Lecture 8
If we’re just programming by ourselves we often just make the changes to the program as we need and move on. But what if we’re not the only person making changes? For example, there are thousands of developers contributing to large open-source projects like the Linux kernel, Deep Learning frameworks such as Pytorch or Tensorflow, and programming languages such as Python. How do we manage the changes from all of these thousands of independent developers while keeping track of what’s changed?
This is (one of) the role of version control systems, often abbreviated to VCS. A version control system is an additional layer of software over our programming code that allows us to ‘checkpoint’ the program code at a specific point in time. Moreover, it can help ‘merge’ changes from different developers, so that the changes made by one developer does not un-intentionally overwrite the changes made by a different developer.

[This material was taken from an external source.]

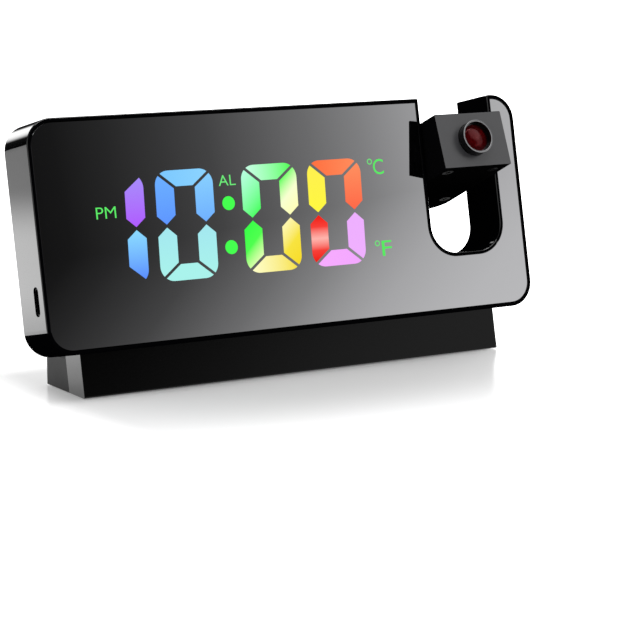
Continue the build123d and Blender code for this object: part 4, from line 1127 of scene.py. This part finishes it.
@dataclass(frozen=True)
class Lacquer(Finish):
    """Lacquered board that mirrors a little, and glows to the eye as the white room does.

    Attributes:
        coat: How much the lacquer mirrors, from 0 to 1.
        coat_roughness: Its roughness.
        near: How far from the origin its glow starts to grow, and its strength there.
        far: How far away it is full, and its strength there.
        base: The base's right end and rear, outside which more glow is added.
        beside: How far outside that is full, and its strength.
        pools: Pools of light on it, for polished surfaces.
        even: How bright they see its rest.
        dusk: Where in front it starts to darken for them, where it has (both y), how far.
    """

    coat: float = 0.7
    coat_roughness: float = 0.2
    near: tuple[float, float] = (42.0, 0.12)
    far: tuple[float, float] = (215.0, 0.9)
    base: tuple[float, float] = (81.6, 28.9)
    beside: tuple[float, float] = (24.0, 0.45)
    pools: tuple[Pool, ...] = (
        Pool(-240.0, 280.0, 350.0, 0.2, 1.1),
        Pool(283.0, -140.0, 90.0, 0.4, 7.0),
    )
    even: float = 0.3
    dusk: tuple[float, float, float] = (-100.0, -230.0, 0.1)

    def glow(self, nodes: Nodes) -> Socket:
        """Adds how strongly the board glows to the eye.

        Args:
            nodes: The material's nodes.

        Returns:
            The strength.
        """
        away = nodes.vectors("LENGTH", nodes.at)
        far = nodes.span(away, *zip(self.near, self.far), smooth=True)
        x, y, _ = nodes.add("SeparateXYZ", {0: nodes.at}).outputs
        place = nodes.add("CombineXYZ", {"X": nodes.maths("ABSOLUTE", x), "Y": y}).outputs[0]
        outside = nodes.vectors("SUBTRACT", place, (*self.base, 0), output="Vector")
        outside = nodes.vectors("MAXIMUM", outside, (0, 0, 0), output="Vector")
        away = nodes.vectors("LENGTH", outside)
        beside = nodes.span(away, *zip((0.0, 0.0), self.beside), smooth=True)
        return nodes.maths("ADD", far, beside)

    def shade(self, nodes: Nodes) -> Socket:
        """See Finish.shade."""
        path = nodes.add("LightPath").outputs
        board = self.surface(nodes, {"Roughness": self.roughness, "Coat Weight": self.coat,
                                     "Coat Roughness": self.coat_roughness})
        by_eye = nodes.maths("MULTIPLY", path["Is Camera Ray"], self.glow(nodes))
        bright = nodes.chain("ADD", self.even, *(pool.light(nodes) for pool in self.pools))
        mirrored = nodes.maths("MULTIPLY", path["Is Glossy Ray"], bright)
        glow = nodes.shader("Emission", {"Strength": nodes.maths("ADD", by_eye, mirrored)})
        y = nodes.add("SeparateXYZ", {0: nodes.at}).outputs["Y"]
        front = nodes.span(y, self.dusk[:2], smooth=True)
        return nodes.shader("MixShader", {
            0: nodes.maths("MULTIPLY", path["Is Glossy Ray"], front),
            1: nodes.shader("AddShader", {0: board, 1: glow}),
            2: nodes.shader("Emission", {"Strength": self.dusk[2]})})


@dataclass(frozen=True)
class Studio:
    """The table, the soft lamp and the room round the clock.

    Attributes:
        ambient: Strength of the room's even light.
        sweep: Azimuth in degrees, and brightness of the room there, for polished surfaces.
        peak: What the sweep's colours are a share of.
        turn: Elevation under which the sweep turns, and degrees it turns for each below that.
        fade: Elevation over which the sweep fades, and its strength there.
        faded: Elevation where it has faded, and its strength there.
        horizon: Strength at the horizon, and the elevation where it is full.
        boxes: Soft patches above the horizon.
        half: Half the table's width, in metres.
        lamp_at: Where the lamp hangs, in metres.
        lamp_aim: What it points at, in metres.
        lamp_size: Its width and height, in metres.
        lamp_power: Its power in watts.
    """

    ambient: float = 0.95
    sweep: tuple[tuple[float, float], ...] = (
        (0.0, 0.09), (10.0, 0.03), (17.0, 0.009),
        (21.0, 0.008), (23.4, 0.011), (24.9, 0.029), (26.4, 0.058), (28.5, 0.118),
        (31.8, 0.34), (33.7, 0.58), (35.2, 0.73), (36.2, 0.80), (38.0, 0.90), (45.0, 1.05),
        (56.0, 0.75), (75.0, 0.35), (110.0, 0.2), (140.0, 0.05), (160.0, 0.03), (210.0, 0.01),
        (235.0, 0.12), (265.0, 0.55), (300.0, 0.6), (335.0, 0.25), (360.0, 0.09))
    peak: float = 1.2
    turn: tuple[float, float] = (12.0, 1.1)
    fade: tuple[float, float] = (16.0, 1.2)
    faded: tuple[float, float] = (34.0, 0.4)
    horizon: tuple[float, float] = (0.2, 8.0)
    boxes: tuple[SoftBox, ...] = (
        SoftBox(181.0, 15.0, 14.0, 2.0, 2.2),
        SoftBox(141.0, 8.0, 20.0, 8.0, 2.0),
        SoftBox(42.0, 42.0, 26.0, 14.0, 1.5),
    )
    half: float = 14.0
    lamp_at: tuple[float, float, float] = (0.1, -0.2, 1.1)
    lamp_aim: tuple[float, float, float] = (0.0, 0.0, 0.03)
    lamp_size: tuple[float, float] = (0.9, 0.7)
    lamp_power: float = 6.0

    def shine(self, nodes: Nodes, towards: Socket) -> Socket:
        """Adds how bright polished surfaces see the room.

        Args:
            nodes: The world's nodes.
            towards: The direction.

        Returns:
            The brightness.
        """
        x, y, z = nodes.add("SeparateXYZ", {0: towards}).outputs
        front = nodes.maths("MULTIPLY", y, -1.0)
        azimuth = nodes.maths("DEGREES", nodes.maths("ARCTAN2", x, front))
        height = nodes.maths("DEGREES", nodes.maths("ARCSINE", z))
        below = nodes.maths("MAXIMUM", nodes.maths("SUBTRACT", self.turn[0], height), 0.0)
        along = nodes.maths("ADD", azimuth, nodes.maths("MULTIPLY", below, self.turn[1]))
        turns = nodes.maths("DIVIDE", along, 360.0)
        ramp = nodes.add("ValToRGB", {"Fac": nodes.maths("FRACT", turns)})
        stops = ramp.color_ramp.elements
        stops.remove(stops[-1])
        for number, (angle, bright) in enumerate(self.sweep):
            stop = stops[0] if number == 0 else stops.new(angle / 360.0)
            stop.position = angle / 360.0
            stop.color = (*(bright / self.peak,) * 3, 1.0)
        fade = nodes.span(height, *zip(self.fade, self.faded))
        low = nodes.span(height, (0.0, self.horizon[1]), (self.horizon[0], 1.0))
        swept = nodes.maths("MULTIPLY", ramp.outputs["Color"], nodes.maths("MULTIPLY", fade, low))
        return nodes.chain("ADD", swept, *(box.light(nodes, towards) for box in self.boxes))

    def room(self) -> None:
        """Builds the world: even light, white to the camera, shaped for polished surfaces."""
        world = bpy.data.worlds.new("studio")
        bpy.context.scene.world = world
        nodes = Nodes(world)
        shine = self.shine(nodes, nodes.add("TexCoord").outputs["Generated"])
        shaped, even, white = (nodes.shader("Background", {"Color": WHITE, "Strength": strength})
                               for strength in (shine, self.ambient, 1.0))
        path = nodes.add("LightPath").outputs
        lit = nodes.shader("MixShader", {0: path["Is Glossy Ray"], 1: even, 2: shaped})
        straight = nodes.maths("MAXIMUM", path["Is Camera Ray"], path["Is Transmission Ray"])
        seen = nodes.shader("MixShader", {0: straight, 1: lit, 2: white})
        nodes.add("OutputWorld", {"Surface": seen})

    def table(self) -> None:
        """Adds the table."""
        mesh = bpy.data.meshes.new("table_top")
        half = self.half
        mesh.from_pydata([(-half, -half, 0), (half, -half, 0), (half, half, 0), (-half, half, 0)],
                         [], [[0, 1, 2, 3]])
        add_object("table_top", mesh)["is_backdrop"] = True
        Lacquer("white_lacquered_board", "DCDCDC", 0.28).put_on_mesh(mesh)

    def lamp(self) -> None:
        """Adds the soft lamp overhead."""
        light = bpy.data.lights.new("overhead_softbox", "AREA")
        light.shape = "RECTANGLE"
        light.size, light.size_y = self.lamp_size
        light.energy = self.lamp_power
        lamp = add_object("overhead_softbox", light)
        lamp.location = self.lamp_at
        lamp.rotation_mode = "QUATERNION"
        aim = Vector(self.lamp_aim) - Vector(self.lamp_at)
        lamp.rotation_quaternion = aim.to_track_quat("-Z", "Y")

    def build(self) -> None:
        """Sets up the whole studio."""
        self.room()
        self.table()
        self.lamp()


@dataclass(frozen=True)
class Viewpoint:
    """The camera, in front of the clock, to its left and a little above it.

    Attributes:
        place: Where it is, in millimetres.
        right: Its right.
        up: Its up.
        back: Away from where it looks.
        lens: Focal length for the sensor.
        sensor: Width of the sensor.
        clip: Nearest and farthest it sees, in metres.
    """

    place: tuple[float, float, float] = (-354.925, -641.740, 140.176)
    right: tuple[float, float, float] = (0.862556, -0.505801, -0.012740)
    up: tuple[float, float, float] = (0.095682, 0.138340, 0.985752)
    back: tuple[float, float, float] = (-0.496832, -0.851485, 0.167722)
    lens: float = 118.99
    sensor: float = 36.0
    clip: tuple[float, float] = (0.01, 50.0)

    def build(self) -> None:
        """Adds the camera and sets the picture up."""
        data = bpy.data.cameras.new("camera")
        data.sensor_width = self.sensor
        data.lens = self.lens
        data.clip_start, data.clip_end = self.clip
        camera = add_object("camera", data)
        turn = Matrix((self.right, self.up, self.back)).transposed().to_4x4()
        camera.matrix_world = Matrix.Translation(Vector(self.place) * MM) @ turn
        bpy.context.scene.camera = camera
        bpy.context.scene.view_settings.view_transform = "Standard"


def corners() -> list[list[float]]:
    """The shown object's lowest and highest corners as plain lists."""
    return [list(corner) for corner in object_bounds()]


def main() -> None:
    """Builds the scene and logs how many pieces each sub-assembly adds."""
    logging.basicConfig(level=logging.INFO, format="%(message)s")
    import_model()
    for assembly in (Housing(), Display(), Electronics(), Controls(), SnoozeBar(), Base(),
                     ProjectorHead()):
        assembly.build()
        assembly.dress()
        LOG.info("%s: %d pieces added", type(assembly).__name__, len(assembly.made))
    Studio().build()
    Viewpoint().build()
    LOG.info("scene ready")


if __name__ == "__main__":
    main()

Git, developed by Linus Torvalds in 2005, is one such version control system that is the most ubiquitous at the time of writing. It has surpassed many existing version control systems, and while many new ones have been proposed, none have been successful (yet) at unmounting Git from it’s throne as the leader of VCSs.
In this lecture, we’ll learn how to setup and use git in our projects.
Depending on the system you’re using, Git may or may not already be installed. If you’re using a debian based operating system, and you don’t have Git installed, you’ll want to use apt
to install it.
Note You’ll need super-user privileges to install Git in this way.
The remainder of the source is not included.